**Required task**
Present the data once more in exactly its original form.

#####

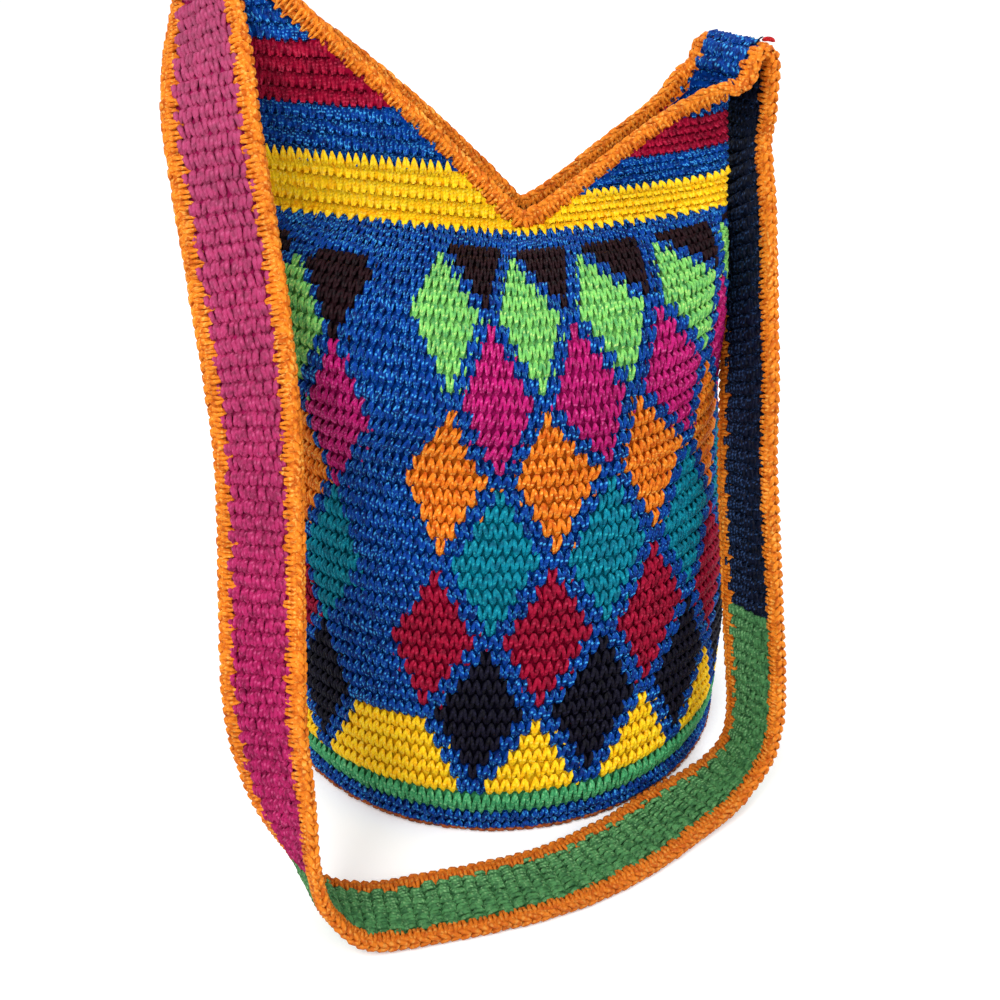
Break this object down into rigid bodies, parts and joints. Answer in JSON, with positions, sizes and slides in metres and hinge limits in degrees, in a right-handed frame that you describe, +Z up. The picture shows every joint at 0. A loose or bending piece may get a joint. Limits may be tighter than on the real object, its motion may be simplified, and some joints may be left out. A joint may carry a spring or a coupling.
{
  "type": "crochet purse",
  "caption": "Crocheted bucket purse with a round base, diamond bands, two striped ears and a flat shoulder strap with braided edging.",
  "frame": {"origin": "centre of the round base, on the surface that the purse stands on", "axes": "+Z up, +X to the bag's right as seen from the front, -Y its front"},
  "size_m": [0.2092, 0.2424, 0.3133],
  "materials": {
    "bag_yarn": "cotton yarn in many colours, tapestry crochet",
    "strap_yarn": "cotton yarn in lengths of three colours, plain crochet",
    "edging_yarn": "cotton yarn, braided edging",
    "end_yarn": "loose end of cotton yarn"
  },
  "bodies": {
    "root": {"bag_body": "bag_yarn", "strap": "strap_yarn", "edging_front": "edging_yarn", "edging_back": "edging_yarn", "yarn_end": "end_yarn"}
  },
  "joints": []
}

#####

**Task solution**
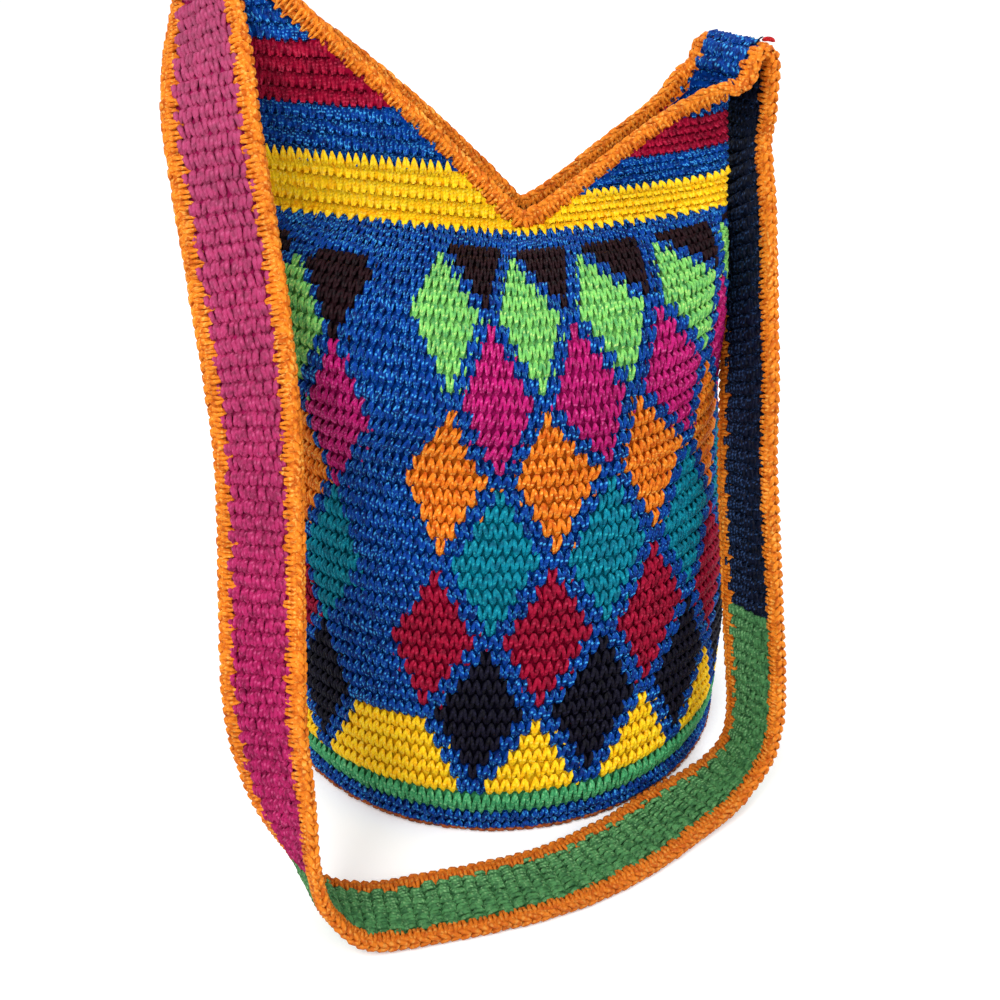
Break this object down into rigid bodies, parts and joints. Answer in JSON, with positions, sizes and slides in metres and hinge limits in degrees, in a right-handed frame that you describe, +Z up. The picture shows every joint at 0. A loose or bending piece may get a joint. Limits may be tighter than on the real object, its motion may be simplified, and some joints may be left out. A joint may carry a spring or a coupling.
{
  "type": "crochet purse",
  "caption": "Crocheted bucket purse with a round base, diamond bands, two striped ears and a flat shoulder strap with braided edging.",
  "frame": {"origin": "centre of the round base, on the surface that the purse stands on", "axes": "+Z up, +X to the bag's right as seen from the front, -Y its front"},
  "size_m": [0.2092, 0.2424, 0.3133],
  "materials": {
    "bag_yarn": "cotton yarn in many colours, tapestry crochet",
    "strap_yarn": "cotton yarn in lengths of three colours, plain crochet",
    "edging_yarn": "cotton yarn, braided edging",
    "end_yarn": "loose end of cotton yarn"
  },
  "bodies": {
    "root": {"bag_body": "bag_yarn", "strap": "strap_yarn", "edging_front": "edging_yarn", "edging_back": "edging_yarn", "yarn_end": "end_yarn"}
  },
  "joints": []
}